February 23, 2026

Vipin Arora Official Portrait

A blog post from BEA Director Vipin Arora 

Throughout our history, BEA’s statistics have been developed and used for many purposes. Whether to shed light on the flow of goods and services abroad; compare buying power from one metropolitan area to another; or highlight the income available for saving or spending—and  much, much more—our statistics are used by people all over the country. That includes data users interested in the nation’s security.

In fact, World War II was an important impetus for the development of our estimates of gross national product, or GNP, which we still produce today. GNP measures the total value of goods and services a country produces, both at home and abroad. How did the war spur development of GNP estimates?
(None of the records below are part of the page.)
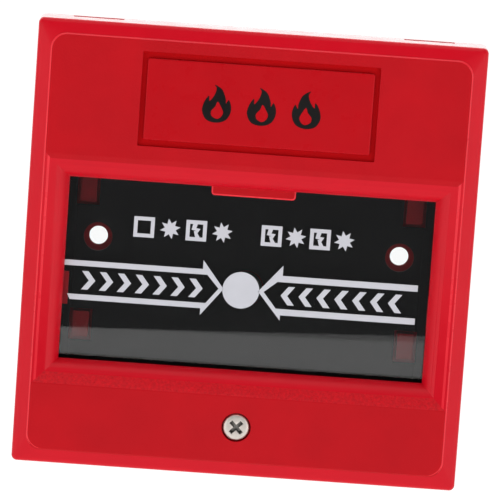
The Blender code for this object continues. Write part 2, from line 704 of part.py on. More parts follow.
def build():
    for old in list(bpy.data.objects):
        bpy.data.objects.remove(old, do_unlink=True)

    red = material("red_cover", (0.52, 0.011, 0.020), 0.42)
    red_base = material("red_base", (0.42, 0.010, 0.016), 0.5)
    red_gloss = material("red_legend", (0.52, 0.011, 0.020), 0.3)
    black = material("black_backing", (0.012, 0.012, 0.012), 0.5)
    case = material("switch_case", (0.02, 0.02, 0.022), 0.45)
    glass = material("clear_glass", (0.95, 0.96, 0.96), 0.03, alpha=0.35, transmission=1.0)
    white = material("white_acetal", (0.8, 0.8, 0.78), 0.4)
    dark = material("black_acetal", (0.03, 0.03, 0.032), 0.4)
    nickel = material("nickel", (0.72, 0.69, 0.64), 0.3, 1.0)
    steel = material("zinc_steel", (0.6, 0.6, 0.6), 0.35, 1.0)
    brass = material("brass", (0.78, 0.57, 0.25), 0.35, 1.0)
    green = material("board_green", (0.02, 0.16, 0.07), 0.4)
    block_green = material("terminal_green", (0.02, 0.25, 0.10), 0.45)
    tan = material("resistor_tan", (0.62, 0.45, 0.27), 0.5)

    cover_pieces = [
        front_cover(red), legend_plate(red_gloss), glass_pane(glass),
        cover_screw(nickel), screw_washer(steel),
    ]
    joint_axis("cover_hinge_axis", (0, HINGE_Y, HINGE_Z), cover_pieces)

    base_plate(red_base)
    backing_plate(black)
    screw_insert(brass)
    plunger_spring(steel)
    joint_axis("plunger_axis", (0, 0, AXIS_Z), [plunger(dark), plunger_ring(steel)])

    switch_body(case)
    switch_lever_pin(steel)
    joint_axis("lever_axis", (PIVOT_X, PIVOT_Y, AXIS_Z), [switch_lever(steel)])
    joint_axis("button_axis", (BUTTON_X, SWITCH_Y[0], AXIS_Z), [switch_button(white)])
    for index, x in enumerate(PIN_XS, start=1):
        switch_pin(index, x, steel)

    circuit_board(green)
    for index, place_at in enumerate(post_places(), start=1):
        board_screw(index, place_at, steel)
    terminal_block(block_green)
    for index, x in enumerate(pole_places(), start=1):
        terminal_clamp(index, x, brass)
        terminal_screw(index, x, steel)
    resistor(tan)


build()
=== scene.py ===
"""Looks of the manual call point: fine meshes, procedural finishes, soft light and the camera.

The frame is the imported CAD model: X runs right, Y into the wall and Z up. Sizes below are in
millimetres, and a mesh becomes metres when it is written. Where the CAD model already says a
size or a place, it is read from the frame.
"""
import math

import bmesh
import bpy
from mathutils import Matrix, Vector
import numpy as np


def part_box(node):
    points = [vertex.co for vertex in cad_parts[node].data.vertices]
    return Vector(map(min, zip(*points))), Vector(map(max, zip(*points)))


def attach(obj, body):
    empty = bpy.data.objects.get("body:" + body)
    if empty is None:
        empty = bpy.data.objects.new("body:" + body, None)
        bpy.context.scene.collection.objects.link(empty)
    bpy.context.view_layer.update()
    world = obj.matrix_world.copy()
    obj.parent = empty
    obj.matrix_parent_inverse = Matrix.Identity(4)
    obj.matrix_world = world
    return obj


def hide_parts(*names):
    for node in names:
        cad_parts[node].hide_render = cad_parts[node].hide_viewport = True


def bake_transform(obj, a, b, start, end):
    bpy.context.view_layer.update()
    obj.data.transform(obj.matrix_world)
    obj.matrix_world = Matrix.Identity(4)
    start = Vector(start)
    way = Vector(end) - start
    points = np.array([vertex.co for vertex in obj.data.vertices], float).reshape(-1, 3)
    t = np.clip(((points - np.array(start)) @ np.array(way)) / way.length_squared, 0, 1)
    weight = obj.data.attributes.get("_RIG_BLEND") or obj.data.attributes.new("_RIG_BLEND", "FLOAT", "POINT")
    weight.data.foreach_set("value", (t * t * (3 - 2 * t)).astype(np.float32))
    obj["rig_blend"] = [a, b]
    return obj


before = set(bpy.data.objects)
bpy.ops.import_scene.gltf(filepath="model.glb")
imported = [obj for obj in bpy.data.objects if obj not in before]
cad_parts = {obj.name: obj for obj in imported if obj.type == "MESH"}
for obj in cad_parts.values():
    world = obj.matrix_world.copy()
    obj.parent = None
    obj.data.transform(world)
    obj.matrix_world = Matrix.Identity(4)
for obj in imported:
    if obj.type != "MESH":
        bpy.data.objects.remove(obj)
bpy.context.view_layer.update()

MM = 0.001
AXES = {"X": 0, "Y": 1, "Z": 2}
SMOOTH_ANGLE = math.radians(32)
BEVEL_ANGLE = math.radians(40)
BEVEL_SEGMENTS = 2
CLEAR = 1.0  # a cutting solid runs this far past what it cuts
SINK = 0.2  # an added solid sinks this far into what it joins


def span(node, axis):
    """Lowest and highest value of a CAD node along an axis, in millimetres."""
    low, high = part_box(node)
    return low[AXES[axis]] / MM, high[AXES[axis]] / MM


def middle(node, axis):
    """Middle of a CAD node along an axis, in millimetres."""
    return sum(span(node, axis)) / 2


# Sizes read from the frame
HALF = span("front_cover", "X")[1]
FIELD_Y, COVER_REAR_Y = span("front_cover", "Y")
SCREW_Z = middle("cover_screw", "Z")
SCREW_FRONT_Y = span("cover_screw", "Y")[0]
LEGEND_X, LEGEND_Z = span("legend_plate", "X")[1], middle("legend_plate", "Z")
LEGEND_HALF_Z = span("legend_plate", "Z")[1] - LEGEND_Z
GLASS_X, GLASS_Y, GLASS_Z = (span("glass_pane", axis) for axis in "XYZ")
BACKING_X, BACKING_Y, BACKING_Z = (span("backing_plate", axis) for axis in "XYZ")
AXIS_Z = middle("plunger", "Z")
BOARD_Y = span("circuit_board", "Y")
POLE_XS = [middle(f"terminal_screw_{index}", "X") for index in (1, 2, 3, 4)]
CLAMP_Z = middle("terminal_screw_1", "Z")
PIN_XS = [middle(f"switch_pin_{index}", "X") for index in (1, 2, 3)]
POSTS = [(middle(f"board_screw_{i}", "X"), middle(f"board_screw_{i}", "Z")) for i in (1, 2, 3, 4)]
RESISTOR_Z = middle("resistor", "Z")

# Front cover: its plate, rim and inside
EDGE_RADIUS = 1.1
DRAFT = 0.15
WALL = 2.0
FACE = 2.4
RIM_Y = FIELD_Y + 0.25
RIM_FALL = 0.35
RIM_WIDTH = 2.95
EDGE_Y = RIM_Y + RIM_FALL + EDGE_RADIUS
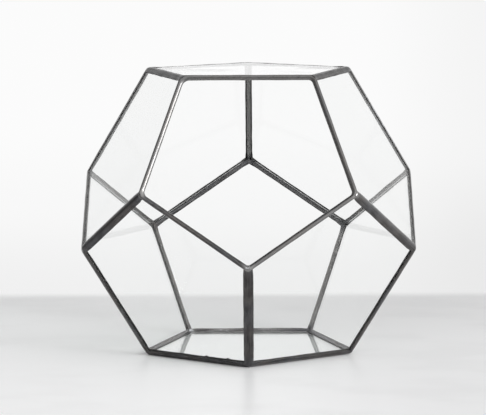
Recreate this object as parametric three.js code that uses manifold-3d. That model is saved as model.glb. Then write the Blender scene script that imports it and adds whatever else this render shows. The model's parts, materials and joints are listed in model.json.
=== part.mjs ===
// Open-faced glass terrarium in the shape of a regular dodecahedron, twelve equal pentagons.
// It stands on one pentagon. Eleven are glass panes, and the front upper one is the open mouth.
// The edge of every pane is wrapped in copper foil tape. Solder joins the taped edges of two panes
// along each seam, and beads the bare taped edge of one pane along each side of the mouth.
// Millimetres, +Z up, origin under the middle of the base, mouth towards -Y.

import * as THREE from 'three';
import { ConvexGeometry } from 'three/addons/geometries/ConvexGeometry.js';
import { mergeVertices } from 'three/addons/utils/BufferGeometryUtils.js';
import Module from 'manifold-3d';

const wasm = await Module();
wasm.setup();

// Driving dimensions
const EDGE = 80; // side of each pentagon, measured where the outer faces of two panes would meet
const GLASS = 2; // thickness of a pane
const FOIL = 0.1; // thickness of the foil tape
const GAP = 0.1; // clearance between glass, foil and solder
const MITRE_GAP = 0.3; // clearance between the ends of two neighbouring seams
const SET_BACK = 2.1; // from the meeting line of two outer faces to the cut edge of the glass
const REACH = 3.4; // from the same line to the free edge of the foil and of the solder over it
const TOE = 0.1; // thickness of the solder at its free edge

const CREST = -0.1; // height of a seam's bead against the meeting line
const LAND = 0.45; // height above the glass of the flat that is rubbed on each flank of the bead
const FILLET = 2.3; // from the meeting line to where the inner fillet leaves the tape of a pane

const RIM_WALL = 0.15; // solder over the foil on both faces of a rim
const RIM_NOSE = 0.4; // solder over the taped edge of a rim
const RIM_ROUND = 0.8; // radius on the two long corners of a rim
const CORNER_RADIUS = 7; // round fill in each corner of the mouth
const CORNER_INSET = 1; // from the mouth's ideal corner lines to where the fill starts
const CORNER_TOP = 2.1; // depth of the fill's outer face below the mouth's plane
const CORNER_THICKNESS = 1.2;
const RIM_STEPS = 3; // facets on a rim's rounded corner
const FILL_STEPS = 6; // facets on a corner fill's arc

// Values that follow from them
const SIDES = 5;
const TURN = (2 * Math.PI) / SIDES;
const GOLDEN = (1 + Math.sqrt(5)) / 2;
const SMALL_RADIUS = EDGE / (2 * Math.sin(TURN / 2)); // corners of the base and of the top
const LARGE_RADIUS = SMALL_RADIUS * GOLDEN; // corners of the two rings between them
const HEIGHT = SMALL_RADIUS * (1 + GOLDEN); // between the base plane and the top plane
const LOW = SMALL_RADIUS; // height of the lower of those rings
const HIGH = HEIGHT - LOW; // height of the upper one
const LEAN = Math.atan(GOLDEN); // half of the angle between two faces
const SHELL = GAP + FOIL + GAP; // from the glass to the solder
const CENTRE = new THREE.Vector3(0, 0, LAND + HEIGHT / 2);
const FAR = 2 * EDGE; // well past the solid in any direction

// The corners, in four rings from the base up. The base and the low ring have one at the front.
const FRONT = -Math.PI / 2;

function ring(radius, height, start) {
  return Array.from({ length: SIDES }, (_, i) => {
    const angle = start + i * TURN;
    return new THREE.Vector3(radius * Math.cos(angle), radius * Math.sin(angle), LAND + height);
  });
}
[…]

A key challenge in the early 1940s was understanding how spending on the war effort would impact the rest of the economy. Policymakers were interested in the amount of goods and services that would be available to civilian consumers given war expenditures.

Some analysts believed that national income—the featured measure of economic output at the time—was not broad enough to answer that question because it underestimated the total amount of goods and services available for purchase in the U.S. economy. National income, they argued, measured the income earned in production, not the goods and services produced. A more comprehensive measure of the value of goods and services produced was needed.

GNP became that new measure. Not only did this statistic help support wartime planning, but GNP also became BEA’s featured measure of U.S. economic output. It remained the featured measure until 1991, when gross domestic product, or GDP, gained that distinction.